Tackling the issue of victims’ rights protection simultaneously at three angles – community, law enforcement, and policy – their approach challenges stale thinking and creates opportunities for collective action toward developing a new understanding of humane and just treatment for victims. By working with police departments and other extensions of the justice system, their program looks to change the attitudes and actions of those in authority.

Revamping traditional methods will create new policies to protect the rights of victims and help solidify changes in the agencies responsible for their care. NHRC is penetrating the system at three levels. At the community level, it educates victims and their families on their rights, avenues for recourse, and resources for help and healing. At the law enforcement level, it trains police to use humane methods of questioning victims of crime. At the policy level, NHRC is advocating for due recognition for the rights of victims in India.


This discussion gives rise to an important question: what is the stake of victim in a criminal trial? One school of thought says that the victim is interested in the outcome of trial for restitution. Monetary compensation may or may not satisfy that demand.
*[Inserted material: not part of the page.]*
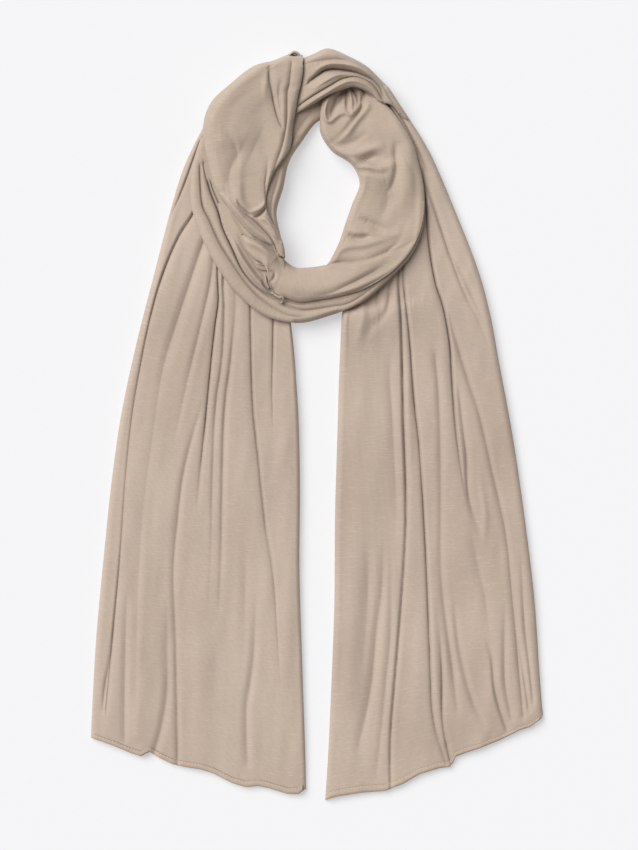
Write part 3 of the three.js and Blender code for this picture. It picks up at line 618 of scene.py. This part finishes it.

Prof. Robert Solomon says ((Robert C. Solomon, “Justice and the Passion for Vengeance” What Is Justice? 253 (2000), cited in, Steven Eisenstat, “Revenge, Justice and Law: Recognizing the Victim’s Desire for Vengeance as a Justification for Punishment” 50 Wayne Law Review 1115 (2005).)), “To the dangers of vengeance unlimited, it must be countered that if punishment no longer satisfies vengeance, if it ignores not only the rights but the emotional needs of the victims of crime, then punishment no longer serves its primary purpose.” These lines suggest that the primary reason why a victim is interested in the result of a criminal trial is to exact vengeance on the true offender, (whether known or unknown).  This is the second school of thought, which gives rise to the assumption that more than anything thing else, the victim is looking for vengeance.

State, with its responsibility of maintaining law and order, might fail in satisfying victim’s animal instinct for retribution, i.e., an eye for an eye, a tooth for a tooth, must try to ensure that it does not relegate the victim to the status of a mere witness for prosecution but should ensure some basic rights of participation in the trial process, more so for the reason that the victim is not himself tempted to exact revenge on the offender, or sometimes, the presumed offender.